__What you should do__. Take the line containing "for node in" and every line after it in the data below, and print them exactly as given, with nothing else.

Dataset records
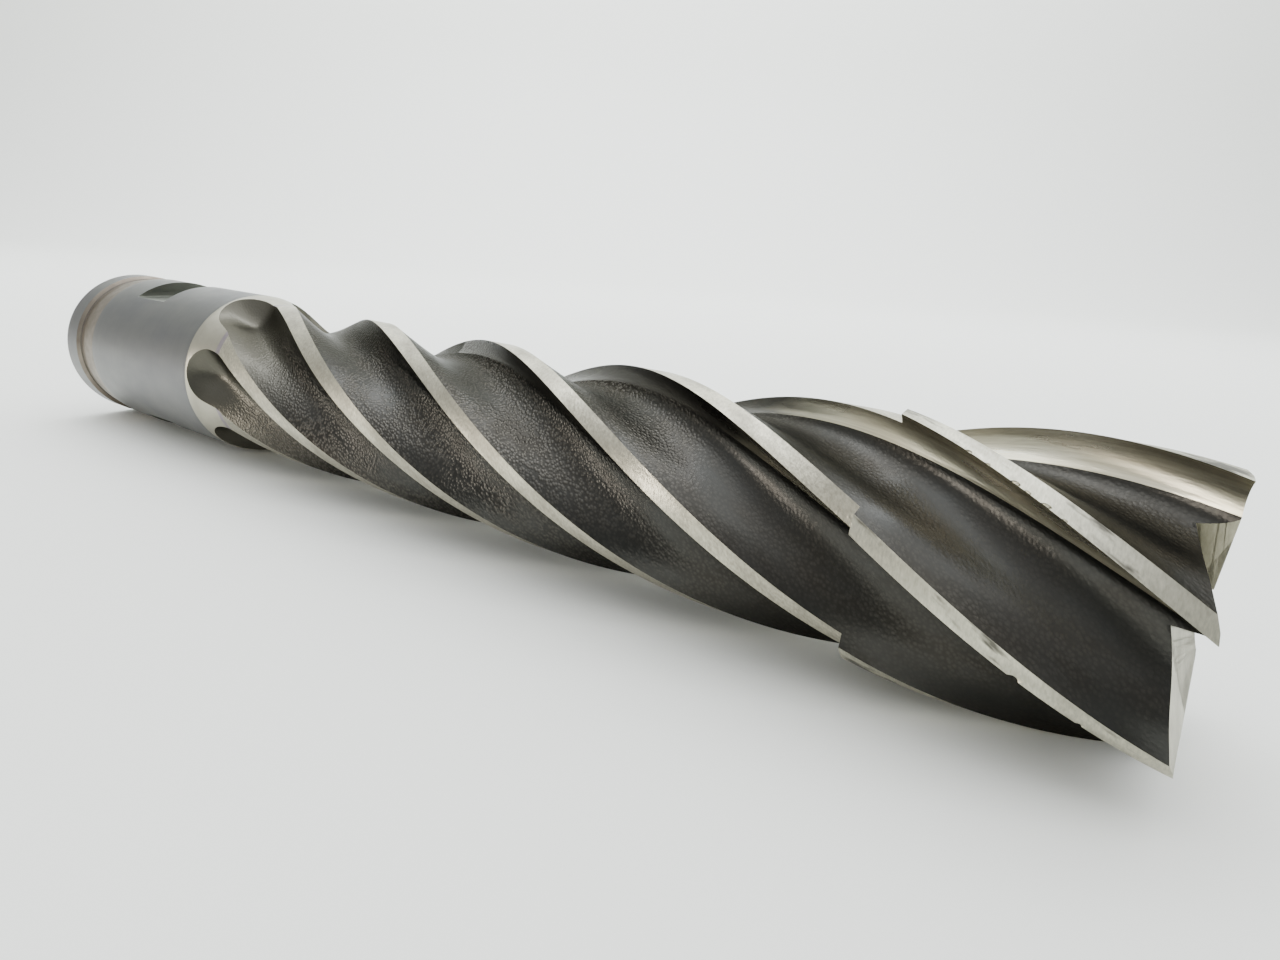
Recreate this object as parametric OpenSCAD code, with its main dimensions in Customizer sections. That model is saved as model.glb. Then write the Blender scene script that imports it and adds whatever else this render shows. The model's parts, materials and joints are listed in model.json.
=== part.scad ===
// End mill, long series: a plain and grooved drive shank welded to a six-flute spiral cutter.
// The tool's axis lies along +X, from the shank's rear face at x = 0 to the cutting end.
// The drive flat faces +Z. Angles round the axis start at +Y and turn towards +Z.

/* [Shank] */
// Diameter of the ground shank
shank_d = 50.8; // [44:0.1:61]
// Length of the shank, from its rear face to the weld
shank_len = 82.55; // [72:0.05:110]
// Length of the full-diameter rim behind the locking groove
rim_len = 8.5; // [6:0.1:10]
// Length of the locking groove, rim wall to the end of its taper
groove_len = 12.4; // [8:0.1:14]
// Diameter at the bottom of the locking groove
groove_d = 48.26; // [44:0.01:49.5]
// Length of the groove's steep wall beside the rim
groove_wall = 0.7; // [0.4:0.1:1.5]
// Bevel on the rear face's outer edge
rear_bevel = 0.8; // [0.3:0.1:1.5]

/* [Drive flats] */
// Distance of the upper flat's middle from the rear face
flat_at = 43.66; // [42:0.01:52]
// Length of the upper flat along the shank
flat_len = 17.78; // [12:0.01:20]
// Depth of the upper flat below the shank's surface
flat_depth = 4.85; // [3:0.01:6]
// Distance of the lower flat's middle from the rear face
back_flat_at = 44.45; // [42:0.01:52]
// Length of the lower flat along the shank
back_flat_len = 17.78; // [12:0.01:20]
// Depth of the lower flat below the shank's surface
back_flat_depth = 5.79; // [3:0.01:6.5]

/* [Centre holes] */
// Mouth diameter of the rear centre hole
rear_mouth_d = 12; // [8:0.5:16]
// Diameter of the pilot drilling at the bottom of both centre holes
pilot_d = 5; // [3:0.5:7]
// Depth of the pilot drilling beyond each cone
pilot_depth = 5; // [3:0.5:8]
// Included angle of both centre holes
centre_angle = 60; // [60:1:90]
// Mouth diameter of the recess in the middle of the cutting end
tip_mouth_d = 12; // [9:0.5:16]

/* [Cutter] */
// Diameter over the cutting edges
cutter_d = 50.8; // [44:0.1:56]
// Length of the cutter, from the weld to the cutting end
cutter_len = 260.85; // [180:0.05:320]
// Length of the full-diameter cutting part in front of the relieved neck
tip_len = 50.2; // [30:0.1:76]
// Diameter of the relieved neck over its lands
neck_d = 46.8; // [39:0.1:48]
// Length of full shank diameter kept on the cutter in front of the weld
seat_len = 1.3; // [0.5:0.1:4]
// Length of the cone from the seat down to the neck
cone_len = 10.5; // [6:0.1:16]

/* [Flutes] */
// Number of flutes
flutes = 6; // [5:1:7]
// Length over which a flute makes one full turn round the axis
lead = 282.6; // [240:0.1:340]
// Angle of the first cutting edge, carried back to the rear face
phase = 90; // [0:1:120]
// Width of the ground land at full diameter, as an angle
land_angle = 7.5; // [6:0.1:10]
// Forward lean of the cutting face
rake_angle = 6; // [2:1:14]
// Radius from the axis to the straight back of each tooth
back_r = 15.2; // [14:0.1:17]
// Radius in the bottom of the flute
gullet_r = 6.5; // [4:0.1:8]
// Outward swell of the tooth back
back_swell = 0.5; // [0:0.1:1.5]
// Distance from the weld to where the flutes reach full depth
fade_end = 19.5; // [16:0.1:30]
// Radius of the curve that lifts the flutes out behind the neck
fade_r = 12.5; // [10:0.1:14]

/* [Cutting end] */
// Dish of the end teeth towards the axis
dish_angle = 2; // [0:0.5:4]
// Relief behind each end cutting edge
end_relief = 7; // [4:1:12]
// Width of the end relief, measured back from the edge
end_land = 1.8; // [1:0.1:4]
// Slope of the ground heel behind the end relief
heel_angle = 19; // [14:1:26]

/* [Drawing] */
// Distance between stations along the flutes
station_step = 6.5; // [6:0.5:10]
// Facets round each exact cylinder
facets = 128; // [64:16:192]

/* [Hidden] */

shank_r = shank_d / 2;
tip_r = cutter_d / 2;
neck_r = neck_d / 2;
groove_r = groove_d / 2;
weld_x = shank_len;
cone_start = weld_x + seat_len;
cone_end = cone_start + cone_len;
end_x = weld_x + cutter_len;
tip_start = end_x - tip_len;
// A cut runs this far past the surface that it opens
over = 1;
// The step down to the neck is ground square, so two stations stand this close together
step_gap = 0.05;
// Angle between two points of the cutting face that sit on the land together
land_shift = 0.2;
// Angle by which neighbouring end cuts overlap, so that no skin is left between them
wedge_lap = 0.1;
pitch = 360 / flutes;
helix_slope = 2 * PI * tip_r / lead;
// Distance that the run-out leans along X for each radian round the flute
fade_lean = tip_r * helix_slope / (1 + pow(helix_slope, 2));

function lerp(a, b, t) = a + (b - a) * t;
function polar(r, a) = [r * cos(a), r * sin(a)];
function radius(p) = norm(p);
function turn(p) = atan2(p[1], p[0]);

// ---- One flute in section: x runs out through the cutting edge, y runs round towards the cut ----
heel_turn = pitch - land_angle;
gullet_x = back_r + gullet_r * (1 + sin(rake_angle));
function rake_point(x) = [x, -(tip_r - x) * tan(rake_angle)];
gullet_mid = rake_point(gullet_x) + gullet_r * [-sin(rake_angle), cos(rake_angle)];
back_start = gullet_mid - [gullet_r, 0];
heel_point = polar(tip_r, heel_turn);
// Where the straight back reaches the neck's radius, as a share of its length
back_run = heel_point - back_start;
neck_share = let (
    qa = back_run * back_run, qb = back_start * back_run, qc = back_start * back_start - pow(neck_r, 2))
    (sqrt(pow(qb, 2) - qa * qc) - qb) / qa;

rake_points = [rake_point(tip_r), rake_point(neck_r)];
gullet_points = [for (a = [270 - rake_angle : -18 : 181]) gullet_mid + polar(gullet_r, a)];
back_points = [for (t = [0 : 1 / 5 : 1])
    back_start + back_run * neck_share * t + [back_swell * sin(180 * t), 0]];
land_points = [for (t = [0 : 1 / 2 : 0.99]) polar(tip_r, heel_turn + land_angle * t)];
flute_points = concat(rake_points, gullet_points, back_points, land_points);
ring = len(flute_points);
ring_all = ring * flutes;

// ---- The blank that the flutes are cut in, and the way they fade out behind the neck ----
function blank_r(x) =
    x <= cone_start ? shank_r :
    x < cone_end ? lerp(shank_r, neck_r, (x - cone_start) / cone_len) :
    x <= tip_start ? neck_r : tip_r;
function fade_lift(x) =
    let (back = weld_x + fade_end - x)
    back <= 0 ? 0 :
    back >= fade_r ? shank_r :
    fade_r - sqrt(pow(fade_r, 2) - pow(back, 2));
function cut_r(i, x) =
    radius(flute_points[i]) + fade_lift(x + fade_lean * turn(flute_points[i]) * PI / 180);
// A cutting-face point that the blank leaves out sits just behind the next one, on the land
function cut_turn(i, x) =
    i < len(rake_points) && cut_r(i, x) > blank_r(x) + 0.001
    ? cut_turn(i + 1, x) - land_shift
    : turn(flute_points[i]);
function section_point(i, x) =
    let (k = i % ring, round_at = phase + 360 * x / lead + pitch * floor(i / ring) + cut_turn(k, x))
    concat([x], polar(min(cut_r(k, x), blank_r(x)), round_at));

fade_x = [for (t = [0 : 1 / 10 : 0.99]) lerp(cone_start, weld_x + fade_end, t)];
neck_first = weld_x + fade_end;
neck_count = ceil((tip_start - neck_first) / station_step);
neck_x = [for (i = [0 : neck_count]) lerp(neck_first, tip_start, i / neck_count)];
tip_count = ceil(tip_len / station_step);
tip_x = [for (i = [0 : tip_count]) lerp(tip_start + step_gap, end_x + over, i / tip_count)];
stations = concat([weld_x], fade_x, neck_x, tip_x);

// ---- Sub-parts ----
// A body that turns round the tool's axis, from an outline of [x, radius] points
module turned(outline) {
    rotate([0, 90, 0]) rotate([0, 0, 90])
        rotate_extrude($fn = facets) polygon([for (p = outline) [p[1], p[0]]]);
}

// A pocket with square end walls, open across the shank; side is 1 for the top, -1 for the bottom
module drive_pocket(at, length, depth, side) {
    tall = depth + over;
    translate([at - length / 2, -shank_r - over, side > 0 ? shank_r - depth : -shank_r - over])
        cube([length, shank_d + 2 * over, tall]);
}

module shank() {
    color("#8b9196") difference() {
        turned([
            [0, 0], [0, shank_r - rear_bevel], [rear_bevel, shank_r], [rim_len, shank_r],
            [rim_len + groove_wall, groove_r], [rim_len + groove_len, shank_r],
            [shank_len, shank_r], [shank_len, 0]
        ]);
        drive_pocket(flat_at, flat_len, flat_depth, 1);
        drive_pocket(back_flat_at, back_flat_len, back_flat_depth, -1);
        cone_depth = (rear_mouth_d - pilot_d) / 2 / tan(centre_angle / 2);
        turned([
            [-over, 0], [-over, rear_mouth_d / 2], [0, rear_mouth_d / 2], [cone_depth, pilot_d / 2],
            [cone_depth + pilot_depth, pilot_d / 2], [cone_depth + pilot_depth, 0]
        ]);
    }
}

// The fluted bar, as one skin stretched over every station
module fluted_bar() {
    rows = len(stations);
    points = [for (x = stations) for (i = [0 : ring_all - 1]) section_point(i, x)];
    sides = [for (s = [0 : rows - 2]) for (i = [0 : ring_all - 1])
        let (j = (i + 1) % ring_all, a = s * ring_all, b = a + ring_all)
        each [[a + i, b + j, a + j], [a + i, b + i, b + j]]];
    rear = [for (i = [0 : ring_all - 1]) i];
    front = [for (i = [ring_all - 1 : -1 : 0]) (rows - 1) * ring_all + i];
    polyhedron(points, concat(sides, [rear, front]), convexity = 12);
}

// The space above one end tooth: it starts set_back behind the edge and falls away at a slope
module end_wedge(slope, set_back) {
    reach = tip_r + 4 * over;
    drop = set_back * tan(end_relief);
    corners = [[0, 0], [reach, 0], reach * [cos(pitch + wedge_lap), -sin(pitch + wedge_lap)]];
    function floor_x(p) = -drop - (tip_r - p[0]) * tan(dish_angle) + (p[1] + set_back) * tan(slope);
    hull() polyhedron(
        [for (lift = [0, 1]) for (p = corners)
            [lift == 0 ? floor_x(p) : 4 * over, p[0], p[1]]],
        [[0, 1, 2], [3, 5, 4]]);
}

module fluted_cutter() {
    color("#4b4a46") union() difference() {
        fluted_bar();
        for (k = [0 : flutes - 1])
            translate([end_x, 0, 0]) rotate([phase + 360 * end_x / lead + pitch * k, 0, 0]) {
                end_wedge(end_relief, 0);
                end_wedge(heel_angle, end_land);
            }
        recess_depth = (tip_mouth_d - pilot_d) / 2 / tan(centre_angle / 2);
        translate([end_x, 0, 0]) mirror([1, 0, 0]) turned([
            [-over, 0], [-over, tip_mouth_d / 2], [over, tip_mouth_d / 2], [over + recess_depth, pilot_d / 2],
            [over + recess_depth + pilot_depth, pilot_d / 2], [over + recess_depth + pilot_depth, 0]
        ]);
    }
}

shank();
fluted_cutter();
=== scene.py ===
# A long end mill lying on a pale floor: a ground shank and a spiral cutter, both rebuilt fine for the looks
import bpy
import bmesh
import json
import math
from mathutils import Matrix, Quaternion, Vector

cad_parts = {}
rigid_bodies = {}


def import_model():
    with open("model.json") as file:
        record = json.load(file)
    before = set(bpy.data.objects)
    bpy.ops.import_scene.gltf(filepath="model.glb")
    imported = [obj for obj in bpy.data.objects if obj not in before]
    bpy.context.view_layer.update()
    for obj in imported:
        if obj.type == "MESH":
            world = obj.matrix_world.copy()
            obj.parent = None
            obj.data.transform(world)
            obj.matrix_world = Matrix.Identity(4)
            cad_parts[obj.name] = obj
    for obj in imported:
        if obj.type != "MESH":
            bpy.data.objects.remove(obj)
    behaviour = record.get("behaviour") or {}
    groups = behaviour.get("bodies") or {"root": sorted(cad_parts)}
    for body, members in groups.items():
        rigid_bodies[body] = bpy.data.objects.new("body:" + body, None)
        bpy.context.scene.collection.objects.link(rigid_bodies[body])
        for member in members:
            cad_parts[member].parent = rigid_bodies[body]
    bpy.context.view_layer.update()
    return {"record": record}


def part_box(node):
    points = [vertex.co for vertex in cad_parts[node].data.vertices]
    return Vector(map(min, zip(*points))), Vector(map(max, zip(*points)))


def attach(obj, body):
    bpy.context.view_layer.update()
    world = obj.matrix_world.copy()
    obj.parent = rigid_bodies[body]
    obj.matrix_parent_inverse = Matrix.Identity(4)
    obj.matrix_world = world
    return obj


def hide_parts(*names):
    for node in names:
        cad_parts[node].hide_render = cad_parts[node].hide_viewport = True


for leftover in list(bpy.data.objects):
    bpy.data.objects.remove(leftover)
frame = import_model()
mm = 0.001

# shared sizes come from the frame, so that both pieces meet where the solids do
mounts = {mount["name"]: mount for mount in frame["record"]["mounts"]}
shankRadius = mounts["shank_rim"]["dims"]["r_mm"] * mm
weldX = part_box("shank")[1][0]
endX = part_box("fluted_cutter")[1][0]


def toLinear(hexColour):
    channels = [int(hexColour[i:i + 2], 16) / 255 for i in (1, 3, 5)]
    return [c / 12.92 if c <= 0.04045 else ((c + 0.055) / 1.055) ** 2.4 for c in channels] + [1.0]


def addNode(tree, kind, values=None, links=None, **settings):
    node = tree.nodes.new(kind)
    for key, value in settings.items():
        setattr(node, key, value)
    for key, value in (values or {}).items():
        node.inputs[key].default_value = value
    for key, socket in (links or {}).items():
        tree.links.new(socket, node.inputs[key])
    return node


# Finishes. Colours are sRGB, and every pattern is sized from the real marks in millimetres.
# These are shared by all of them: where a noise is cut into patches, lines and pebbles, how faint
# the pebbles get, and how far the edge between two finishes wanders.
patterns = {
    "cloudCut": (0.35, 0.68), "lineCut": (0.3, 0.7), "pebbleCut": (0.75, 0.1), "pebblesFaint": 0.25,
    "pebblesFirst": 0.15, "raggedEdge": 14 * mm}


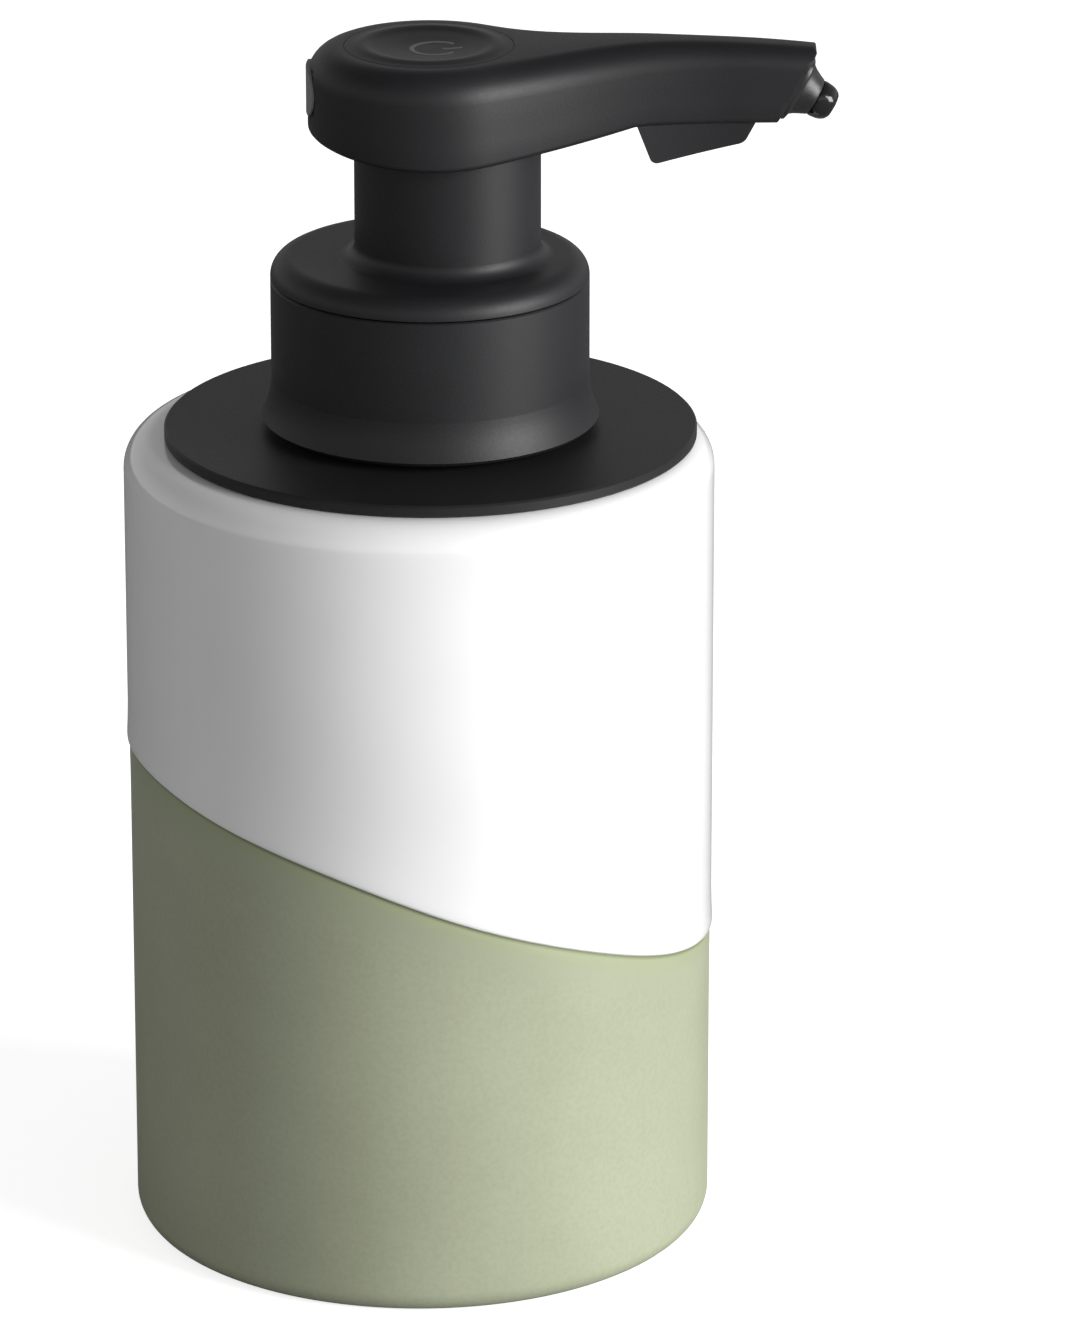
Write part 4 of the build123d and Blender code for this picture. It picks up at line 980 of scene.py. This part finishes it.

__The result__.
    for node in names:
        cad_parts[node].hide_render = cad_parts[node].hide_viewport = True


for leftover in list(bpy.data.objects):
    bpy.data.objects.remove(leftover)
frame = import_model()
mm = 0.001

# shared sizes come from the frame, so that both pieces meet where the solids do
mounts = {mount["name"]: mount for mount in frame["record"]["mounts"]}
shankRadius = mounts["shank_rim"]["dims"]["r_mm"] * mm
weldX = part_box("shank")[1][0]
endX = part_box("fluted_cutter")[1][0]


def toLinear(hexColour):
    channels = [int(hexColour[i:i + 2], 16) / 255 for i in (1, 3, 5)]
    return [c / 12.92 if c <= 0.04045 else ((c + 0.055) / 1.055) ** 2.4 for c in channels] + [1.0]


def addNode(tree, kind, values=None, links=None, **settings):
    node = tree.nodes.new(kind)
    for key, value in settings.items():
        setattr(node, key, value)
    for key, value in (values or {}).items():
        node.inputs[key].default_value = value
    for key, socket in (links or {}).items():
        tree.links.new(socket, node.inputs[key])
    return node


# Finishes. Colours are sRGB, and every pattern is sized from the real marks in millimetres.
# These are shared by all of them: where a noise is cut into patches, lines and pebbles, how faint
# the pebbles get, and how far the edge between two finishes wanders.
patterns = {
    "cloudCut": (0.35, 0.68), "lineCut": (0.3, 0.7), "pebbleCut": (0.75, 0.1), "pebblesFaint": 0.25,
    "pebblesFirst": 0.15, "raggedEdge": 14 * mm}


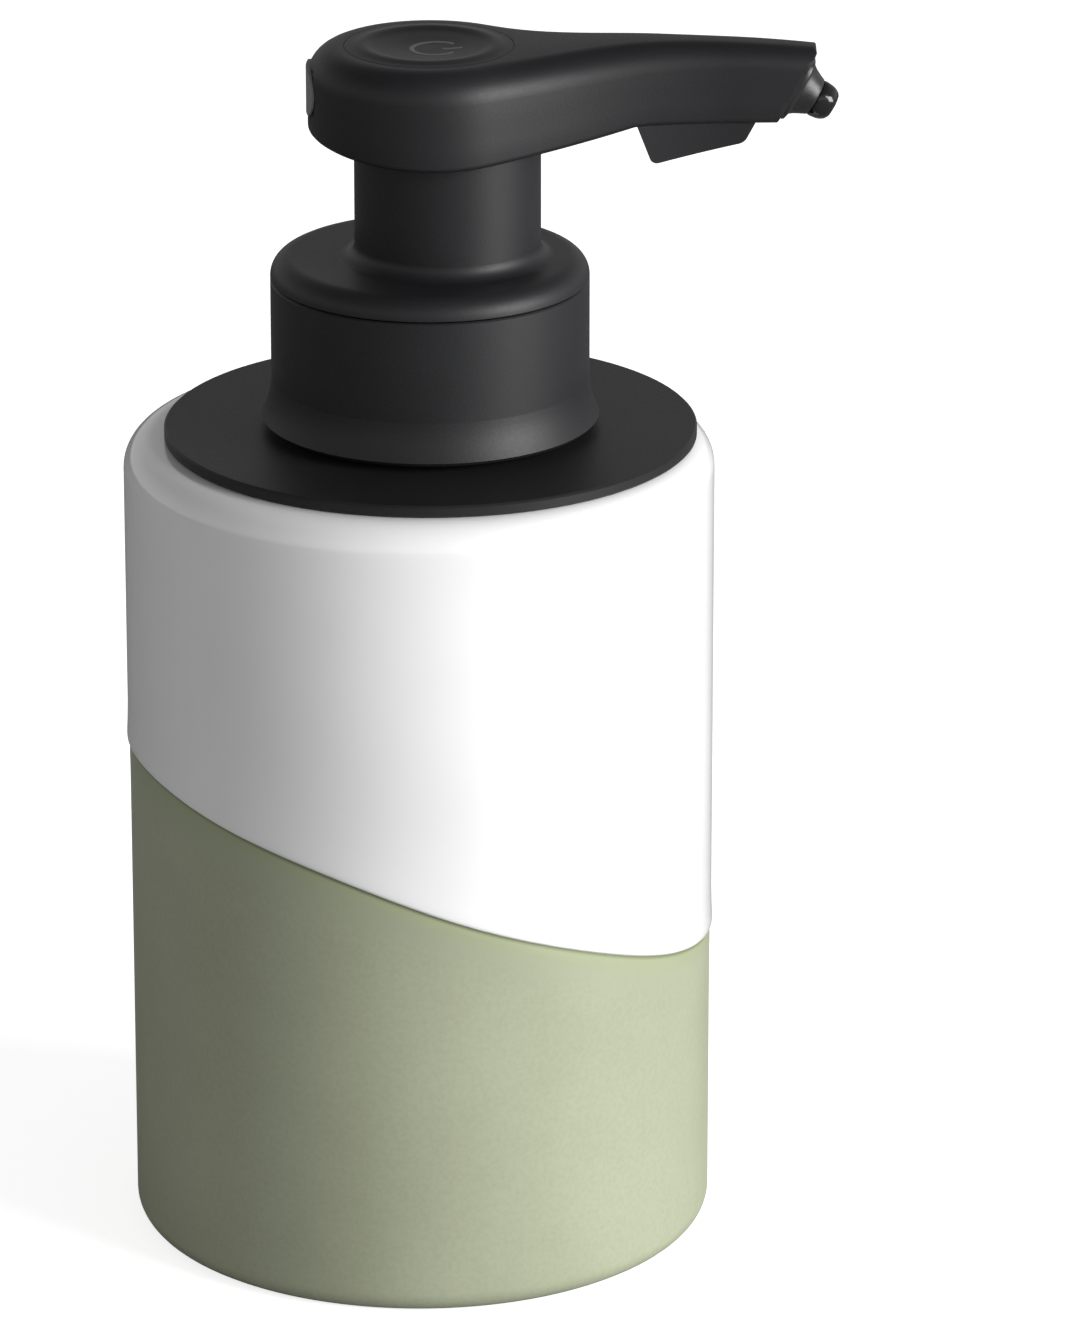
Write part 4 of the build123d and Blender code for this picture. It picks up at line 980 of scene.py. This part finishes it.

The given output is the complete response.